等温帯パレットと同様、スポット温度はオペレーターの視覚的な補助としてのみ使用されます。

メタデータ
Axisのサーモグラフィカメラでは、サーモグラフィデータがカメラのイベントストリームに追加されます。これにより、データを簡単に抽出して、他のアプリケーションで使用することができます。データには、アラーム情報、検知対象エリアの温度(最高、最低、平均)、最高温度と最低温度の座標が含まれています。
さまざまな用途
Axisのサーモグラフィカメラは、温度監視を目的とする広範な用途で使用することができます。例として、以下のような用途や場所が挙げられます。
ガスタービンや水タービンなどの発電設備、接続されたスイッチギア
変圧器や変電所など、他の重要な電気設備
石炭の山、リサイクル施設、保管場所、サイロなどの火災危険区域
機器の過熱の検知を目的とした産業プロセスの監視
サーマル画像を活用することで、故障の予測、問題箇所の特定、絶縁状態の確認など、さまざまな問題に対処することができます。サーマル画像により、問題が可視化する前や機械の動作が停止する前に問題個所を特定することができるため、これは故障を事前に防ぐ上でも有用です。これにより、部品の故障や発火の兆候となる過熱、破裂する危険性のある配管の詰まり、締め付けの悪い接合部の緩みなどを検知して、危険を予測することが可能となります。

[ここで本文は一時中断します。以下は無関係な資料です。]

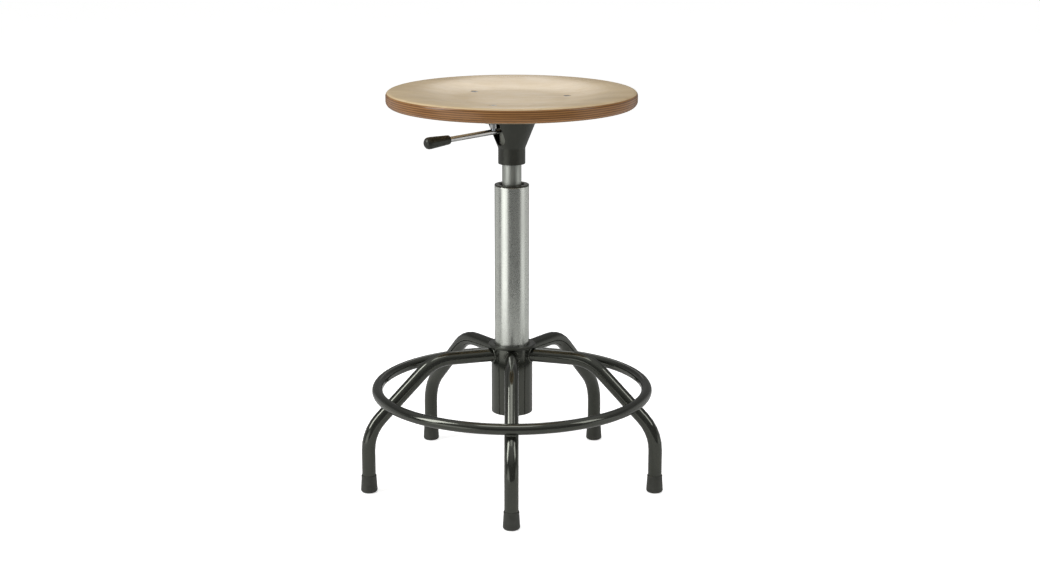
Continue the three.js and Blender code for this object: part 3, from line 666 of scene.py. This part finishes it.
def cross_wing(index, top, quarter):
    """A cutter for one of the two bars of a cross recess, shorter at its foot."""
    half_width, half_length, foot_half_length, depth = 0.55, 2.9, 1.305, 2.0
    turn = math.radians(RECESS_DEGREES + 90 * quarter)
    move = bolt_place(index) @ Matrix.Rotation(turn, 4, "Z")
    rings = [
        [move @ Vector((x * half, y * half_width, height)) for x, y in SQUARE]
        for height, half in ((top - depth, foot_half_length), (top + 1, half_length))
    ]
    return swept(f"cross_wing_{index}_{quarter}", rings)


def build_washer(index):
    extent = Extent(f"seat_washer_{index}")
    bore = BOLT_RADIUS + CLEARANCE
    outline = bush_outline(bore, extent.radius, extent.bottom, extent.top, 0.25)
    washer = turned(f"seat_washer_fine_{index}", outline, SMALL_SEGMENTS, bolt_place(index))
    dress(washer, "seat_column", "seat_fastener", [f"seat_washer_{index}"])


def build_nut(index):
    """A hexagon nut with its lower corners bevelled."""
    extent = Extent(f"seat_nut_{index}")
    move = bolt_place(index)
    bore = BOLT_RADIUS + CLEARANCE
    corner = NUT_ACROSS_FLATS / math.sqrt(3)
    corners = arc_points(0, 0, corner, 0, math.radians(300), 5)
    blank = rounded([(x, y, 0.4) for x, y in corners])
    nut = extruded(f"seat_nut_fine_{index}", blank, extent.bottom, extent.top, 0.0, move)
    below, above = extent.bottom - 1, extent.top + 1
    hole = sharp((0, below), (bore, below), (bore, above), (0, above))
    start = extent.bottom - CLEARANCE
    bevel = sharp((corner - 0.5, start), (corner + 3, start), (corner + 3, start + 2))
    carve(nut, [turned("nut_bore", hole, SMALL_SEGMENTS, move),
                turned("nut_bevel", bevel, SMALL_SEGMENTS, move)])
    dress(nut, "seat_column", "seat_fastener", [f"seat_nut_{index}"], "bright_zinc")


# ------------------------------------------------------------------ bracket, socket and cover

def build_bracket():
    """A plate with a round middle and a round-ended arm out to each bolt."""
    half = BRACKET_ARM_HALF_WIDTH
    hub = BRACKET_HUB_RADIUS
    spread = math.asin(half / hub)
    outline = []
    for index in BOLTS:
        azimuth = azimuth_of(f"seat_bolt_{index}")
        previous = azimuth - math.radians(120)
        outline += arc_points(0, 0, hub, previous + spread, azimuth - spread, 14)
        x, y = BOLT_REACH * math.cos(azimuth), BOLT_REACH * math.sin(azimuth)
        outline += arc_points(x, y, half, azimuth - math.pi / 2, azimuth + math.pi / 2, 16)
    plate = extruded("seat_bracket_fine", outline, BRACKET.bottom, BRACKET.top, 0.4)
    dress(plate, "seat_column", "black_paint", ["seat_bracket"])


def build_socket():
    bore = TUBE.radius + SOCKET_GAP
    outline = bush_outline(bore, SOCKET.radius, SOCKET.bottom, SOCKET.top, 0.6)
    socket = turned("taper_socket_fine", outline, SMALL_SEGMENTS)
    carve(socket, [lever_window()])
    # The socket takes the paler grey, partly painted light that brightens the shade inside the
    # lever's slot.
    dress(socket, "seat_column", "black_paint", ["taper_socket"], "socket_steel_painted_fill")


def lever_window():
    """A block through the socket's wall that leaves room round the lever."""
    move = about_axis(LEVER_AZIMUTH, 0, LEVER_HEIGHT)
    half = LEVER_RADIUS + LEVER_ROOM
    reaches = (SOCKET.radius / 2, SOCKET.radius + CUT_MARGIN)
    rings = [[move @ Vector((reach, y * half, z * half)) for y, z in SQUARE] for reach in reaches]
    return swept("lever_window", rings)


def build_cover():
    wall = COVER_WALL
    lip = TUBE.radius + COVER_GAP
    outline = rounded([
        (lip, COVER.bottom, 0.3),
        (NECK_RADIUS, COVER.bottom, 0.9),
        (NECK_RADIUS, NECK_TOP, 3),
        (COVER.radius, COVER.top, 0.5),
        (COVER.radius - wall, COVER.top, 0.5),
        (NECK_RADIUS - wall, NECK_TOP, 3),
        (NECK_RADIUS - wall, COVER.bottom + wall, 0.5),
        (lip, COVER.bottom + wall, 0.5),
    ])
    cover = turned("cone_cover_fine", outline)
    carve(cover, [cover_slot()])
    dress(cover, "seat_column", "black_plastic", ["cone_cover"])


def cover_slot():
    """A cutter for the lever's slot: round at its foot and open at the cover's top."""
    above = COVER.top + CUT_MARGIN
    shape = arc_points(0, SLOT_BOTTOM + SLOT_HALF_WIDTH, SLOT_HALF_WIDTH, -math.pi, 0, 24)
    shape += [Vector((SLOT_HALF_WIDTH, above)), Vector((-SLOT_HALF_WIDTH, above))]
    move = about_axis(LEVER_AZIMUTH)
    reaches = (LEVER_RADIUS, COVER.radius + CUT_MARGIN)
    rings = [[move @ Vector((reach, point.x, point.y)) for point in shape] for reach in reaches]
    return swept("cover_slot", rings)


# ------------------------------------------------------------------ lever

def lever_line():
    """The move from a piece drawn up the Z axis to the lever's own line."""
    lay_down = Matrix.Rotation(math.pi / 2 + LEVER_DROOP, 4, "Y")
    return about_axis(LEVER_AZIMUTH, 0, LEVER_HEIGHT) @ lay_down


def pivot_bore():
    """A cutter for the pivot pin's hole, which lies level and square to the lever."""
    radius = PIVOT_PIN_RADIUS + CLEARANCE
    reach = LEVER_RADIUS + CUT_MARGIN
    outline = sharp((0, -reach), (radius, -reach), (radius, reach), (0, reach))
    across = Matrix.Rotation(math.pi / 2, 4, "X")
    along = Matrix.Translation((0, 0, PIVOT_REACH / math.cos(LEVER_DROOP)))
    return turned("pivot_bore", outline, SMALL_SEGMENTS, lever_line() @ along @ across)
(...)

サーマル画像には、他にもいくつかの用途があります。タンク本体とその内容物の温度差で残量を可視化することで、タンクの残量検知を実施することができます。サーマル画像を活用することで、エネルギー効率を改善することも可能となります。たとえば、断熱材に隙間があるパイプからの熱損失を検知できれば、エネルギーの節約やコストの削減につながります。